I think the top priority for this trio Tuesday night will be guarding Trey Burke and Tim Hardaway, Jr. as closely as possible. Beyond that, look for one or two of them to provide an offensive spark during a few stretches in a supporting role to Appling and Green.
On Friday there was talk that this could be a rivalry match-up featuring two top ten teams, then Michigan and Michigan State were both upset on the road. Were any chinks in the Michigan State armor exposed on Saturday other than just how hard it is to win on the road in the Big Ten?
MSU’s inexperience was definitely exposed on defense vs. Northwestern, as the Wildcats scored 1.26 points per possession. Prior to that game, MSU had only allowed three opponents to even get to 1.00, and no opponent had exceeded 1.07. My hope is certainly that this was a one-time disturbance in the force–John Shurna, Drew Crawford, and Davide Curletti made some outstanding plays–but the baskets off back cuts the Wildcats converted will provide something of a blueprint for Michigan. The MSU defenders will have to adjust and perhaps pull back somewhat in terms of the aggressiveness they’ve shown on the perimeter to date.
What’s the one stat that we can look for on the box score by the end of the night Tuesday and know who won the game?

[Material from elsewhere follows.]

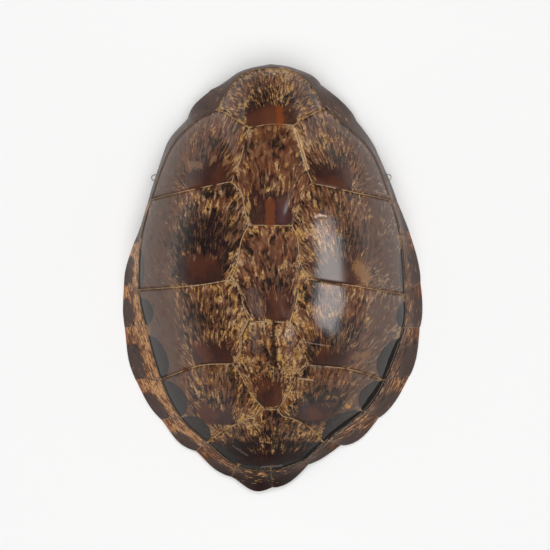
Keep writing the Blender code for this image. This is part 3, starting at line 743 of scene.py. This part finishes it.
class Markings:
    """What the materials read at each corner of each face: three numbers in each of the layers.

    flow: bearing about a point behind the areola, 0 straight ahead, in radians; distance out along
          its line, in mm; a number per scute, over MARGINAL_SEED on the marginals.
    form: distance from the scute's seam, in mm; how ragged the smooth patch's edge is; distance
          from the patch's middle, where 1 is its edge.
    tone: share of gold, or the ridges' height on the bone, where 1 is the spine's; share of dark
          blotches; height over a dark patch's edge by the gutter, in mm.
    extra: warmth; share of the golden net; height over the edge of the painted shade along the
    gutter.
    place: distance from the gutter, in mm; how far out on the flank, to 1; how far out on a
          marginal, to 1 at the rim.
    """

    def __init__(self, shell):
        self.shell = shell
        self.points = np.array(shell.mesh.points)
        self.vertex = np.concatenate(shell.mesh.faces)
        counts = [len(face) for face in shell.mesh.faces]
        self.patch = np.repeat(shell.mesh.patches, counts)
        self.values = np.zeros((len(self.vertex), 3 * len(LAYERS)))
        self.tree = KDTree(len(shell.gutter_xyz))
        for i, point in enumerate(shell.gutter_xyz):
            self.tree.insert(point, i)
        self.tree.balance()
        for number, (name, scute) in enumerate(DOME_SCUTES.items()):
            self.mark_dome_scute(number, name, scute)
        for number, marginal in enumerate(shell.marginals):
            self.mark_marginal(number, marginal)
        bone = self.patch == "hollow"
        self.values[bone, TONE] = bone_relief(self.points[self.vertex[bone], :2]) / SPINE_HEIGHT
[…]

I’ll go with what’s perhaps the simplest answer in any basketball game: two-point shooting percentage. MSU should win the rebounding battle (ranking in the top 20 nationally on both ends of the court), and Michigan should have an advantage in the turnover department (although perhaps a smaller one than in previous seasons). Absent one team getting red hot from three-point range (I can only hope Zack Novak’s performance in East Lansing last year was a singular event), it’ll come down to who can force the other team to take less efficient shots in the halfcourt offense. For MSU, that means keeping Hardaway (55.3% on twos vs. 28.6% on threes) and Burke out of the lane. For Michigan, that means limiting the quality shots MSU gets around the basket due to its size advantage.
These are two very good offensive teams, but this rivalry always seems to translate into a physical grind-it-out affair. I expect nothing different tomorrow night.